[To do]:
Could every line of the data be printed exactly as it reads?

[Data segment]:

* BEGIN *

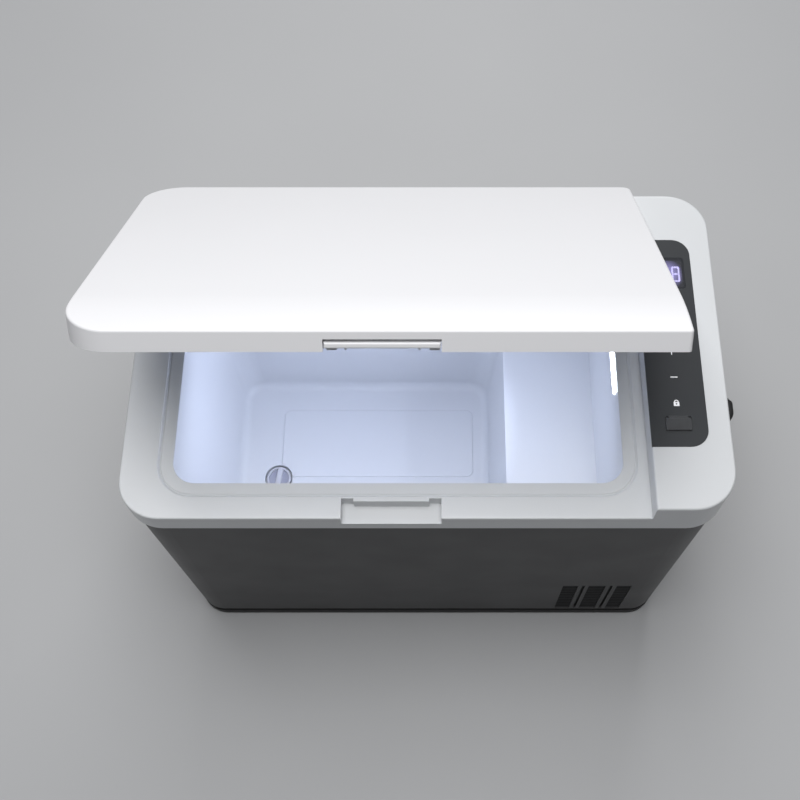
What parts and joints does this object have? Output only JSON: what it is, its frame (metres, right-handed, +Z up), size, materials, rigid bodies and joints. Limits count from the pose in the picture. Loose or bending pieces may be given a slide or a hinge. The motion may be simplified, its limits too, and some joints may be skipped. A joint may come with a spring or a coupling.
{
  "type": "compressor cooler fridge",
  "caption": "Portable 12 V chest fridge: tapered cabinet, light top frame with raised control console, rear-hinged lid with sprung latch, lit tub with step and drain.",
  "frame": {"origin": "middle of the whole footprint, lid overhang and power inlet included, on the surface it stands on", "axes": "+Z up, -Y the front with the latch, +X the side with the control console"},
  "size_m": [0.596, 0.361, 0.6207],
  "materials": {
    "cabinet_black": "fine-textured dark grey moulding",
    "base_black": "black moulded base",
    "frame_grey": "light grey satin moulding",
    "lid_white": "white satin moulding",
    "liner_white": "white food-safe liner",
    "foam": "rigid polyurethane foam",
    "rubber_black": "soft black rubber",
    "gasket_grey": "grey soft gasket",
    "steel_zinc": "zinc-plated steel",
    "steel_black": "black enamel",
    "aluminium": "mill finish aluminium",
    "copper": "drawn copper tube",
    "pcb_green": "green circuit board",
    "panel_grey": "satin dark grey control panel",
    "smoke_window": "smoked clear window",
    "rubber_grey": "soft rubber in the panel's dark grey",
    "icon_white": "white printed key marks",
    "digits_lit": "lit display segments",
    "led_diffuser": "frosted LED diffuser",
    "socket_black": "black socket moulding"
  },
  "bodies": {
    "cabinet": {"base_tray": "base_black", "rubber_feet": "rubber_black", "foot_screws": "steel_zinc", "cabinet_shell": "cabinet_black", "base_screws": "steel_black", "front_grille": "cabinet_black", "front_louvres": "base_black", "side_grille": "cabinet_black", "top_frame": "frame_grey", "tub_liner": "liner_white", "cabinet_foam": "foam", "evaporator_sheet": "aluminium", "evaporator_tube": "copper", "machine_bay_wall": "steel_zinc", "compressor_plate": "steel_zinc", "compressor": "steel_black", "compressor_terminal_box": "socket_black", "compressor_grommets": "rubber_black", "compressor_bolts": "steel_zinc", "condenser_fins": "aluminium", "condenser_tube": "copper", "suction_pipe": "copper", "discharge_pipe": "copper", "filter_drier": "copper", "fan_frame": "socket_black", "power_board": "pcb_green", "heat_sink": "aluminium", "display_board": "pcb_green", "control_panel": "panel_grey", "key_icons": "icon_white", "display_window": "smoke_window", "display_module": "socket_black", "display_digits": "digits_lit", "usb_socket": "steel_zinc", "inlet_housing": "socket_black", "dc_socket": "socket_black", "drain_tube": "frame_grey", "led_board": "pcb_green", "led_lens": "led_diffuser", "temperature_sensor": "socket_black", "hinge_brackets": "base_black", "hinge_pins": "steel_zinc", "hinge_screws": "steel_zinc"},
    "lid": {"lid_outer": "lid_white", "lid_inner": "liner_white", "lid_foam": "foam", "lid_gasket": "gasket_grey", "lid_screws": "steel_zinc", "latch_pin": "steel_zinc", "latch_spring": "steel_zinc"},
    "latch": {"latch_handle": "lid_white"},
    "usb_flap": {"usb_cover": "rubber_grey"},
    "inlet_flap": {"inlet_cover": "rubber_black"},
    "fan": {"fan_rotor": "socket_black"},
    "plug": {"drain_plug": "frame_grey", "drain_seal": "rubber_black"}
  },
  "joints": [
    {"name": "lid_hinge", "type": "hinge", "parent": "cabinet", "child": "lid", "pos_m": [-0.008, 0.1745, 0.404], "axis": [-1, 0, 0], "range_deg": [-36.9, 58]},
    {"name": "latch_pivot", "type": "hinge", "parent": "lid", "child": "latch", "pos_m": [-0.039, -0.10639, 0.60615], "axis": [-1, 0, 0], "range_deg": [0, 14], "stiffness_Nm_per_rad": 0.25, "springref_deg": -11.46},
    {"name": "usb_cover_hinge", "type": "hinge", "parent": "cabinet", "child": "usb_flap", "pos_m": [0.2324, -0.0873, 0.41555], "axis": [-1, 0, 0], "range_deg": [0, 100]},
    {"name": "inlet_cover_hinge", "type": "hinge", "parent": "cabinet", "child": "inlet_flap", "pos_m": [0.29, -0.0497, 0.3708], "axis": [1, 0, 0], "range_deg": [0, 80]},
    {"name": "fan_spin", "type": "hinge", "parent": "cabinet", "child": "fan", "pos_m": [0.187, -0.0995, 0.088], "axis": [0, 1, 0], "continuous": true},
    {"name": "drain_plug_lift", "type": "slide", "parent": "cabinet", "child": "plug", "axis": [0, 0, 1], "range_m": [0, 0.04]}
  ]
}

* END *

[Reply to the exercise]:
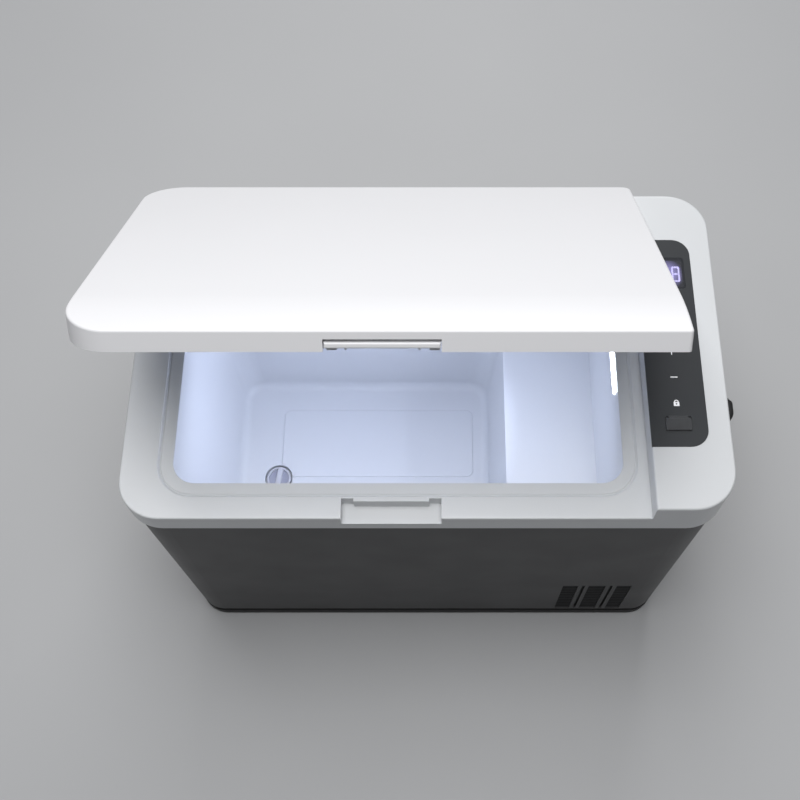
What parts and joints does this object have? Output only JSON: what it is, its frame (metres, right-handed, +Z up), size, materials, rigid bodies and joints. Limits count from the pose in the picture. Loose or bending pieces may be given a slide or a hinge. The motion may be simplified, its limits too, and some joints may be skipped. A joint may come with a spring or a coupling.
{
  "type": "compressor cooler fridge",
  "caption": "Portable 12 V chest fridge: tapered cabinet, light top frame with raised control console, rear-hinged lid with sprung latch, lit tub with step and drain.",
  "frame": {"origin": "middle of the whole footprint, lid overhang and power inlet included, on the surface it stands on", "axes": "+Z up, -Y the front with the latch, +X the side with the control console"},
  "size_m": [0.596, 0.361, 0.6207],
  "materials": {
    "cabinet_black": "fine-textured dark grey moulding",
    "base_black": "black moulded base",
    "frame_grey": "light grey satin moulding",
    "lid_white": "white satin moulding",
    "liner_white": "white food-safe liner",
    "foam": "rigid polyurethane foam",
    "rubber_black": "soft black rubber",
    "gasket_grey": "grey soft gasket",
    "steel_zinc": "zinc-plated steel",
    "steel_black": "black enamel",
    "aluminium": "mill finish aluminium",
    "copper": "drawn copper tube",
    "pcb_green": "green circuit board",
    "panel_grey": "satin dark grey control panel",
    "smoke_window": "smoked clear window",
    "rubber_grey": "soft rubber in the panel's dark grey",
    "icon_white": "white printed key marks",
    "digits_lit": "lit display segments",
    "led_diffuser": "frosted LED diffuser",
    "socket_black": "black socket moulding"
  },
  "bodies": {
    "cabinet": {"base_tray": "base_black", "rubber_feet": "rubber_black", "foot_screws": "steel_zinc", "cabinet_shell": "cabinet_black", "base_screws": "steel_black", "front_grille": "cabinet_black", "front_louvres": "base_black", "side_grille": "cabinet_black", "top_frame": "frame_grey", "tub_liner": "liner_white", "cabinet_foam": "foam", "evaporator_sheet": "aluminium", "evaporator_tube": "copper", "machine_bay_wall": "steel_zinc", "compressor_plate": "steel_zinc", "compressor": "steel_black", "compressor_terminal_box": "socket_black", "compressor_grommets": "rubber_black", "compressor_bolts": "steel_zinc", "condenser_fins": "aluminium", "condenser_tube": "copper", "suction_pipe": "copper", "discharge_pipe": "copper", "filter_drier": "copper", "fan_frame": "socket_black", "power_board": "pcb_green", "heat_sink": "aluminium", "display_board": "pcb_green", "control_panel": "panel_grey", "key_icons": "icon_white", "display_window": "smoke_window", "display_module": "socket_black", "display_digits": "digits_lit", "usb_socket": "steel_zinc", "inlet_housing": "socket_black", "dc_socket": "socket_black", "drain_tube": "frame_grey", "led_board": "pcb_green", "led_lens": "led_diffuser", "temperature_sensor": "socket_black", "hinge_brackets": "base_black", "hinge_pins": "steel_zinc", "hinge_screws": "steel_zinc"},
    "lid": {"lid_outer": "lid_white", "lid_inner": "liner_white", "lid_foam": "foam", "lid_gasket": "gasket_grey", "lid_screws": "steel_zinc", "latch_pin": "steel_zinc", "latch_spring": "steel_zinc"},
    "latch": {"latch_handle": "lid_white"},
    "usb_flap": {"usb_cover": "rubber_grey"},
    "inlet_flap": {"inlet_cover": "rubber_black"},
    "fan": {"fan_rotor": "socket_black"},
    "plug": {"drain_plug": "frame_grey", "drain_seal": "rubber_black"}
  },
  "joints": [
    {"name": "lid_hinge", "type": "hinge", "parent": "cabinet", "child": "lid", "pos_m": [-0.008, 0.1745, 0.404], "axis": [-1, 0, 0], "range_deg": [-36.9, 58]},
    {"name": "latch_pivot", "type": "hinge", "parent": "lid", "child": "latch", "pos_m": [-0.039, -0.10639, 0.60615], "axis": [-1, 0, 0], "range_deg": [0, 14], "stiffness_Nm_per_rad": 0.25, "springref_deg": -11.46},
    {"name": "usb_cover_hinge", "type": "hinge", "parent": "cabinet", "child": "usb_flap", "pos_m": [0.2324, -0.0873, 0.41555], "axis": [-1, 0, 0], "range_deg": [0, 100]},
    {"name": "inlet_cover_hinge", "type": "hinge", "parent": "cabinet", "child": "inlet_flap", "pos_m": [0.29, -0.0497, 0.3708], "axis": [1, 0, 0], "range_deg": [0, 80]},
    {"name": "fan_spin", "type": "hinge", "parent": "cabinet", "child": "fan", "pos_m": [0.187, -0.0995, 0.088], "axis": [0, 1, 0], "continuous": true},
    {"name": "drain_plug_lift", "type": "slide", "parent": "cabinet", "child": "plug", "axis": [0, 0, 1], "range_m": [0, 0.04]}
  ]
}